Without being placed in custody or receiving Miranda warnings, the petitioner voluntarily answered the questions of a police officer who was investigating a murder. When the officer asked whether a ballis­tics test would show that the shell casings found at the crime scene would match petitioner’s shotgun, the petitioner declined to answer. Petitioner was subsequently charged with murder, and at trial pros­ecutors argued that his reaction to the officer’s question suggested that he was guilty. Petitioner claimed that this argument violated the Fifth Amendment.

 

Petitioner’s Fifth Amendment claim failed because he did not expressly invoke the privilege against self-­incrimination in response to the officer’s question.
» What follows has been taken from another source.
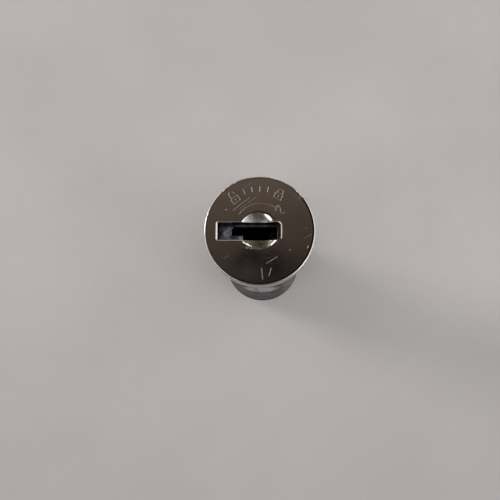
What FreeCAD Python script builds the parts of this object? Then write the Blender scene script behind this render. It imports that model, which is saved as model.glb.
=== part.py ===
import FreeCAD, Part
import math
import os

# Pin tumbler cam lock, millimetres.
# +Z points out of the lock's face, and the origin is on the lock's axis at the
# underside of the flange, which is the plane that seats on the panel.
# +X is the key's back edge side, -X is the side of the pins.
# Rest pose: key slot lies along X, cam points along +Y.
# Names ending in _Z0 and _Z1 are the rear and front of a part.

Vector = FreeCAD.Vector
os.makedirs("parts", exist_ok=True)

OVERRUN = 1.0            # how far a cutter runs past the surface it opens

# Housing
FLANGE_R = 22.0 / 2
FLANGE_T = 1.6
FLANGE_CHAMFER = 0.18
BARREL_R = 19.0 / 2      # 3/4 inch barrel
BARREL_L = 44.4          # 1 3/4 inch under the flange
BARREL_OVERLAP = 0.3     # barrel's reach into the flange
BARREL_CHAMFER = 0.45
FLAT_Y = 16.6 / 2        # from the axis to each of the two flats
FLAT_L = 22.2            # flats run 7/8 inch back from the flange
FLAT_RUNOUT = 0.92       # sloped run-out at the rear end of each flat
BORE_R = 6.40            # plug bore
BORE_END = -33.4
TAIL_BORE_R = 5.00
BOSS_R = 9.05            # counterbore in the flange that clears the keyway plate
BOSS_Z = 0.62
REAR_FACE = -43.2        # rear wall, behind it the limit washer
RING_POCKET_R = 7.1      # counterbore for the retaining ring
RING_POCKET_Z1 = -42.0
RECESS_R = 7.45          # recess for the limit washer

# Turning head and face cap
HEAD_R = 22.2 / 2        # 7/8 inch
HEAD_GAP = 0.15          # gap between flange and turning head
FACE_Z = 4.9             # front of the face cap
CAP_T = 0.8              # thickness of the cap's face
CAP_WALL = 0.85          # thickness of the cap's rim
CAP_EDGE_R = 0.32        # rounding of the cap's front edge
CAP_CHAMFER = 0.12       # on the rim's rear edge
HEAD_Z0 = FLANGE_T + HEAD_GAP
HEAD_Z1 = FACE_Z - CAP_T
WASHER_R = 10.4          # thrust washer in the gap

SLOT_X0, SLOT_X1 = -8.55, 3.65       # key slot in the cap
SLOT_Y0, SLOT_Y1 = -1.98, 1.66
SLOT_CLEARANCE = 0.03                # extra room in the head's slot
SLOT_EXTRA_X = 0.6                   # extra length of the head's slot on the +X side
STEP_X1 = 4.40                       # shallow step beside the slot
STEP_DEPTH = 0.45
DISH_X, DISH_Y = -0.28, -0.08        # dished circle that crosses the slot
DISH_R = 3.78
DISH_FLOOR_R = 1.75
DISH_DEPTH = 0.68
DISH_Z0 = FACE_Z - DISH_DEPTH
CORNER_DEPTH = 0.36                  # cut between the dish and the step

# Plug
CORE_R = 6.35
CORE_END = -33.0
CORE_CHAMFER = 0.25
TAIL_R = 4.95
TAIL_CHAMFER = 0.3
SHANK_X = 7.0 / 2        # from the axis to each flat on the shank
SHANK_CUT_HALF = 6       # half size of the cutters for the shank flats
SHANK_END = -46.25
SCREW_HOLE_R = 2.5
SCREW_HOLE_END = -38.5
DRILL_TIP_R = 0.4
DRILL_TIP_END = -37.2
KEYWAY_END = -31.5
GROOVE_R = 4.25          # groove for the retaining ring
GROOVE_Z0, GROOVE_Z1 = -42.98, -42.10
DRILL_PIN_R = 0.75
DRILL_HOLE_R = 0.76
DRILL_PIN_Z0 = -4.0
DRILL_PIN_PLACES = [(0.0, 4.95), (0.0, -4.95)]

# Keyway plate
PLATE_Z0, PLATE_Z1 = 0.72, 1.75
PLATE_X0, PLATE_X1 = -8.80, 5.20
PLATE_HALF_W = 3.05
PLATE_CLEARANCE = 0.02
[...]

The privilege is not self-­executing and a witness who desires its protection must claim it. Although no ritualistic formula is nec­essary in order to invoke the privilege, a witness does not do so by simply standing mute.

 

The plurality ruled that neither a witness’ silence nor official suspicion is sufficient by itself to relieve a witness of the obligation to expressly invoke the privilege against self-incrimination. The Court has long required defendants to assert the privilege in or­der to subsequently benefit from it. Justice Alito wrote that the Fifth Amendment guarantees that no one may be “compelled in any criminal case to be a witness against himself,” but there is no unqualified “right to remain silent.”